Transforming Indoor Localization: Advanced Transformer Architecture for NLOS Dominated Wireless Environments with Distributed Sensors
Saad Masrur, Jung-Fu, Cheng, Atieh R. Khamesi, Ismail Guvenc
TL;DR
This work tackles accurate indoor localization in highly NLOS environments under tight computational constraints by introducing Sensor Snapshot Tokenization (SST) and a lightweight L-SwiGLU-T transformer. SST preserves per-sensor PDP semantics, enabling multivariate correlation learning with far fewer tokens than patch-based approaches, thereby reducing inference cost and data requirements. The L-SwiGLU-T architecture replaces LN with RMSNorm, uses a SwiGLU-based FFN, and eliminates the class token and positional embeddings in favor of global pooling, achieving substantial accuracy improvements (e.g., 90th percentile errors down to $0.388$ m for Vanilla-T and $0.355$ m for L-SwiGLU-T with SST) across simulated and real-world datasets.
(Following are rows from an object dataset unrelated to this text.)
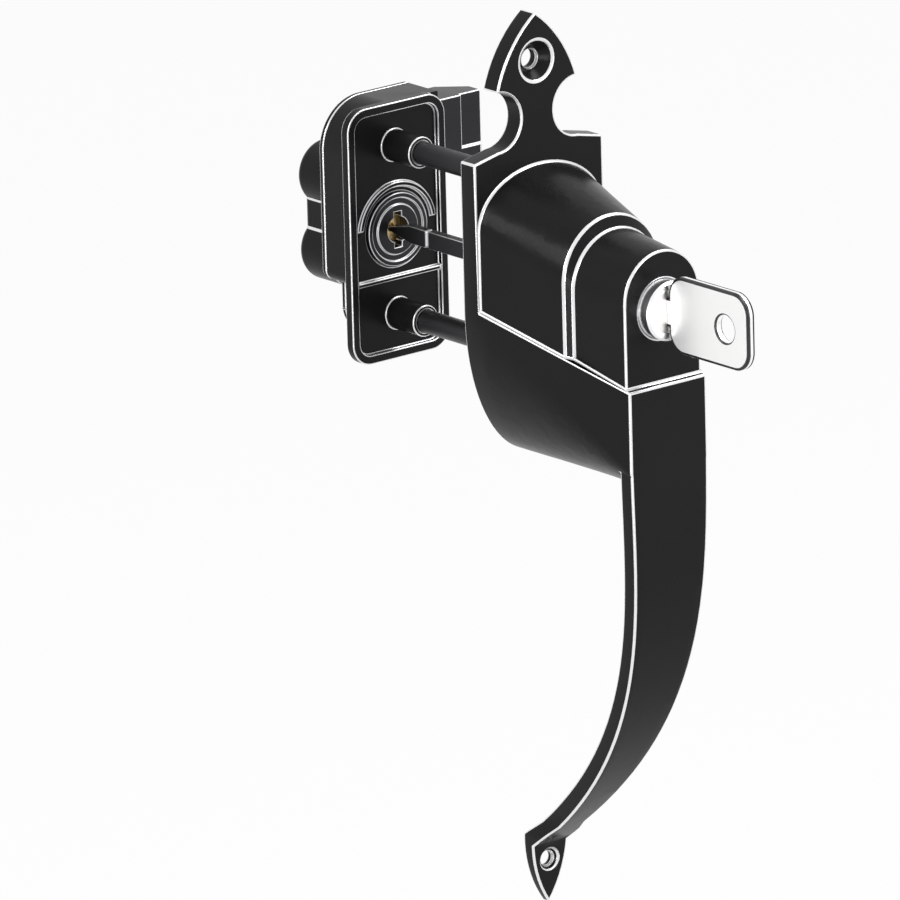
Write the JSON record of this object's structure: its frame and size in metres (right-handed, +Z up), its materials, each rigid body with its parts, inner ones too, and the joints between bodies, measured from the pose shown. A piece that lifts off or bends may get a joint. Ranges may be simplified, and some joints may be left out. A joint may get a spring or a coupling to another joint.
{
  "type": "storm door push button handle",
  "caption": "Storm door pull with a keyed push button, spear-topped plate and curved grip, bolted through the door to an inside latch with a turn knob.",
  "frame": {"origin": "where the spindle's axis crosses the back face of the outside plate, which lies on the door", "axes": "+Z up along the grip, -Y outdoors, +Y into the room, +X towards the latch bolt"},
  "size_m": [0.052, 0.1689, 0.2353],
  "materials": {
    "black_paint": "semi-gloss black enamel on a zinc casting",
    "case_paint": "semi-gloss black enamel on a zinc casting",
    "post_steel": "black oxide on turned steel",
    "bright_chrome": "bright chrome plate",
    "nickel": "nickel-plated brass",
    "brass": "stamped brass",
    "zinc_steel": "black zinc-plated steel",
    "spring_steel": "spring wire",
    "blade_steel": "blackened steel"
  },
  "bodies": {
    "handle": {"handle_casting": "black_paint", "upper_post": "post_steel", "lower_post": "post_steel", "lock_plate": "zinc_steel", "lock_plate_screws": "zinc_steel", "latch_case": "case_paint", "case_cover": "case_paint", "cover_screws": "zinc_steel", "mounting_screws": "zinc_steel"},
    "button": {"push_button": "bright_chrome", "button_spring": "spring_steel", "push_cup": "brass", "push_pin": "blade_steel"},
    "plug": {"lock_plug": "nickel", "tumblers": "brass", "key": "nickel", "spindle": "blade_steel", "spindle_pin": "blade_steel", "plug_clip": "zinc_steel", "locking_lug": "zinc_steel"},
    "bolt": {"latch_bolt": "zinc_steel", "bolt_spring": "spring_steel"},
    "knob": {"hub": "zinc_steel", "hub_arm": "zinc_steel", "arm_pin": "blade_steel", "inside_knob": "case_paint", "knob_set_screw": "zinc_steel"}
  },
  "joints": [
    {"name": "button_push", "type": "slide", "parent": "handle", "child": "button", "axis": [0, 1, 0], "range_m": [0, 0.0045], "stiffness_N_per_m": 600, "springref_m": -0.004, "deforming": ["button_spring"]},
    {"name": "key_turn", "type": "hinge", "parent": "button", "child": "plug", "pos_m": [0, -0.04, 0], "axis": [0, 1, 0], "range_deg": [0, 90]},
    {"name": "bolt_slide", "type": "slide", "parent": "handle", "child": "bolt", "axis": [-1, 0, 0], "range_m": [0, 0.008], "deforming": ["bolt_spring"]},
    {"name": "knob_turn", "type": "hinge", "parent": "handle", "child": "knob", "pos_m": [0, 0.0668, 0], "axis": [0, -1, 0], "range_deg": [0, 33.2]}
  ],
  "couplings": [
    {"joint": "bolt_slide", "follows": "button_push", "ratio": 1.7778},
    {"joint": "knob_turn", "follows": "button_push", "rad_per_m": 128.78}
  ]
}
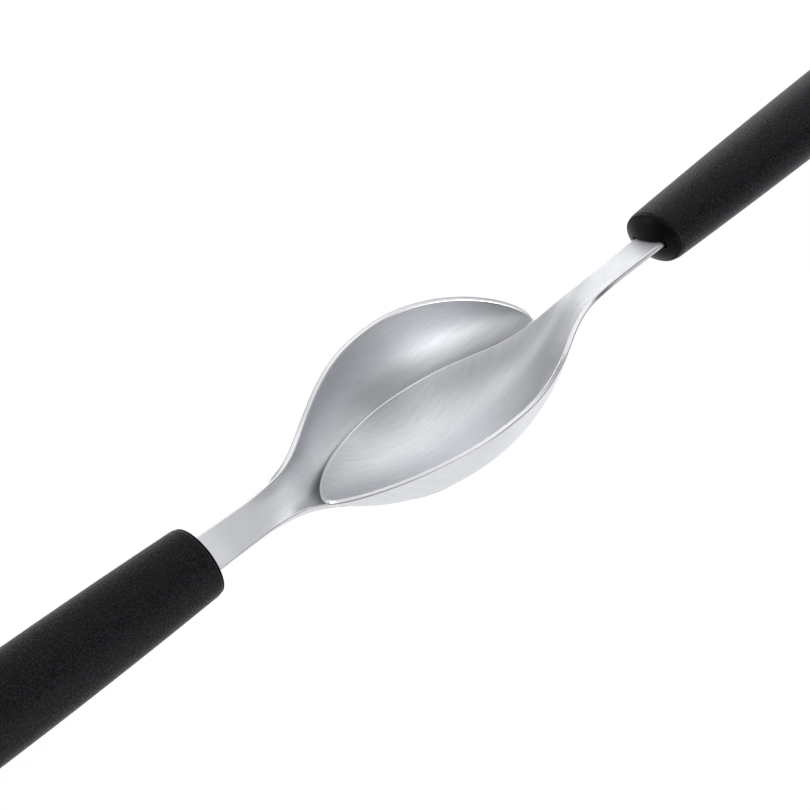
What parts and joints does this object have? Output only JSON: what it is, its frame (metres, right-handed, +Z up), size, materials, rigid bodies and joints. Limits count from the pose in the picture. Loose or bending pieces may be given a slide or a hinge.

The approach demonstrates strong generalization across sensor counts and environments, and outperforms larger CNN/transformer baselines while using far fewer FLOPs, highlighting its practicality for real-time, resource-constrained wireless localization in 5G/6G contexts.
Abstract
Indoor localization in challenging non-line-of-sight (NLOS) environments often leads to poor accuracy with traditional approaches. Deep learning (DL) has been applied to tackle these challenges; however, many DL approaches overlook computational complexity, especially for floating-point operations (FLOPs), making them unsuitable for resource-limited devices. Transformer-based models have achieved remarkable success in natural language processing (NLP) and computer vision (CV) tasks, motivating their use in wireless applications. However, their use in indoor localization remains nascent, and directly applying Transformers for indoor localization can be both computationally intensive and exhibit limitations in accuracy. To address these challenges, in this work, we introduce a novel tokenization approach, referred to as Sensor Snapshot Tokenization (SST), which preserves variable-specific representations of power delay profile (PDP) and enhances attention mechanisms by effectively capturing multi-variate correlation. Complementing this, we propose a lightweight Swish-Gated Linear Unit-based Transformer (L-SwiGLU-T) model, designed to reduce computational complexity without compromising localization accuracy. Together, these contributions mitigate the computational burden and dependency on large datasets, making Transformer models more efficient and suitable for resource-constrained scenarios. Experimental results on simulated and real-world datasets demonstrate that SST and L-SwiGLU-T achieve substantial accuracy and efficiency gains, outperforming larger Transformer and CNN baselines by over 40% while using significantly fewer FLOPs and training samples.